**Task to carry out:**
From the entries below, copy every line where the string "this" appears.

**Record list:**

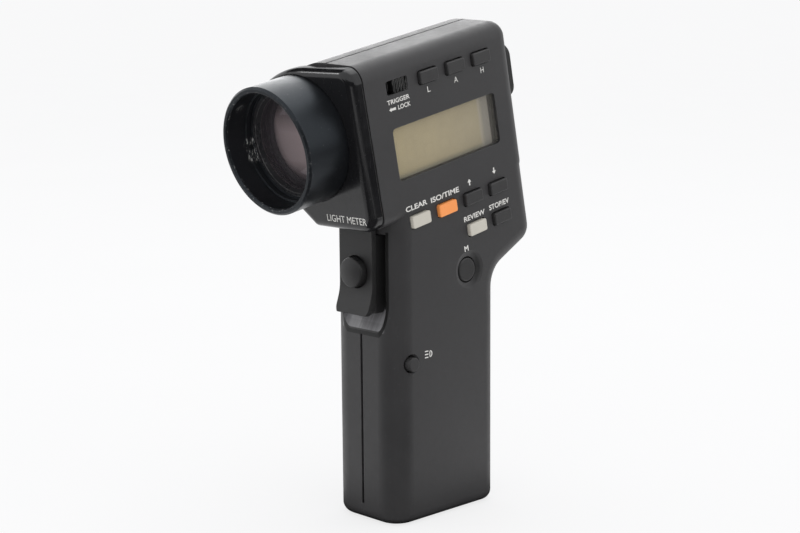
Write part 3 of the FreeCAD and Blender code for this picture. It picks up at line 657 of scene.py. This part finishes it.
FLOOR_SIZE = 60
floor = sheet("floor", FLOOR_SIZE, FLOOR_SIZE, Matrix.Identity(4))
paper = Finish("paper")
paper.set(colour=paper.mix(paper.noise(9, 3.0), (0.195, 0.195, 0.197), (0.205, 0.205, 0.207)), rough=0.9,
          specular=0.0, glow=(0.755, 0.755, 0.757), glow_strength=1.0)
floor.data.materials.append(paper.material)

world = bpy.data.worlds.new("world")
bpy.context.scene.world = world
world.use_nodes = True
world.node_tree.nodes["Background"].inputs["Color"].default_value = (0.93, 0.935, 0.945, 1)
world.node_tree.nodes["Background"].inputs["Strength"].default_value = 1.0
bpy.context.scene.view_settings.view_transform = "Standard"
bpy.context.scene.view_settings.look = "None"

softbox("softbox_top", (-0.1, 0.25, 0.95), (0, 0, 0.08), 0.8, 0.8, 2.0)
back_box = softbox("softbox_back", (-0.86, 0.70, 0.62), (0, 0, 0.11), 1.2, 1.0, 8.5)
back_box.light_linking.receiver_collection = lights_all_but("off_cover", floor, nodes["front_cover"])
left_box = softbox("softbox_left", (-0.77, -0.54, 0.67), (0, 0, 0.11), 0.12, 0.12, 0.45)
left_box.light_linking.receiver_collection = lights_all_but("off_floor", floor)

# a black card under and round the foot, seen only in reflections: painted shade for the contact shadow there
flag("flag_foot", 0.058, 0.074, Matrix.Translation((0, 0, 0.0003)))
flag("flag_low", 0.30, 0.30, toward(0, 0.18, 0.0005))
flag("flag_front", 0.60, 0.30, toward(-58, 0.40, 0.0006))
flag("flag_right", 0.30, 0.20, toward(52, 0.26, 0.0007))
FLAGS = ((-60, 0.14), (-30, 0.24), (0, 0.24), (30, 0.24), (60, 0.12), (88, 0.12))   # bearing, height
for i, (bearing, tall) in enumerate(FLAGS):
    flag(f"flag_{i}", 0.25, tall, toward(bearing, 0.45, tall / 2) @ turned(90, "X"))
over, cover_at = Vector((-0.706, 0.03, 0.70)).normalized(), Vector((0, -0.03, 0.12))
facing = over.to_track_quat("Z", "Y").to_matrix().to_4x4()
flag("flag_over", 0.40, 0.30, Matrix.Translation(over * 0.5 + cover_at) @ facing)
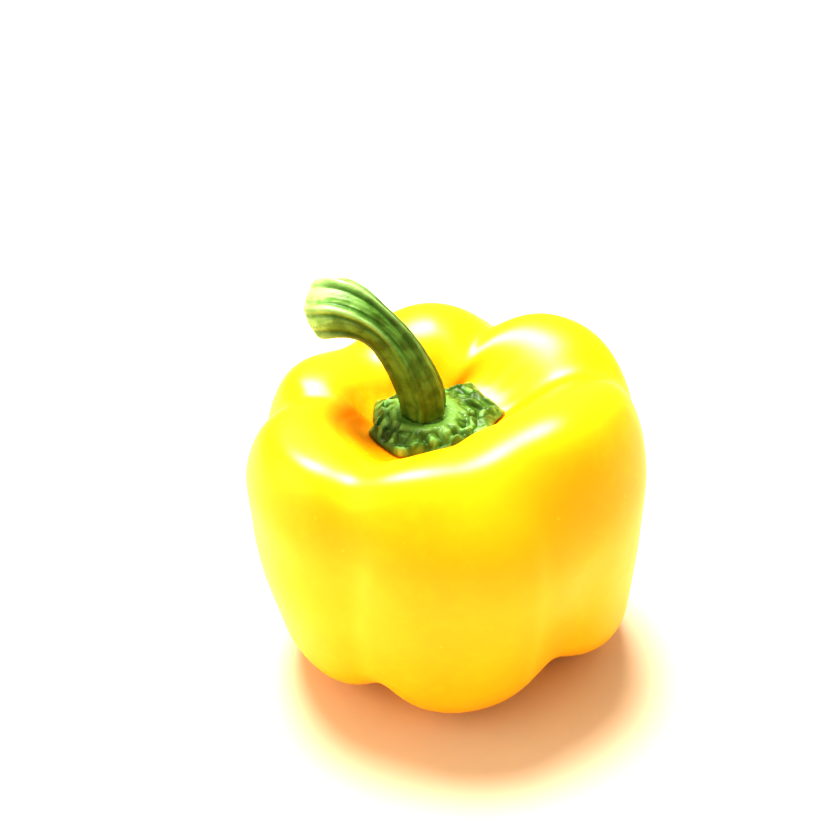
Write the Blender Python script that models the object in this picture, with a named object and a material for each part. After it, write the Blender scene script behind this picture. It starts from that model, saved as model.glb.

**Exercise answer:**
Write part 3 of the FreeCAD and Blender code for this picture. It picks up at line 657 of scene.py. This part finishes it.
Write the Blender Python script that models the object in this picture, with a named object and a material for each part. After it, write the Blender scene script behind this picture. It starts from that model, saved as model.glb.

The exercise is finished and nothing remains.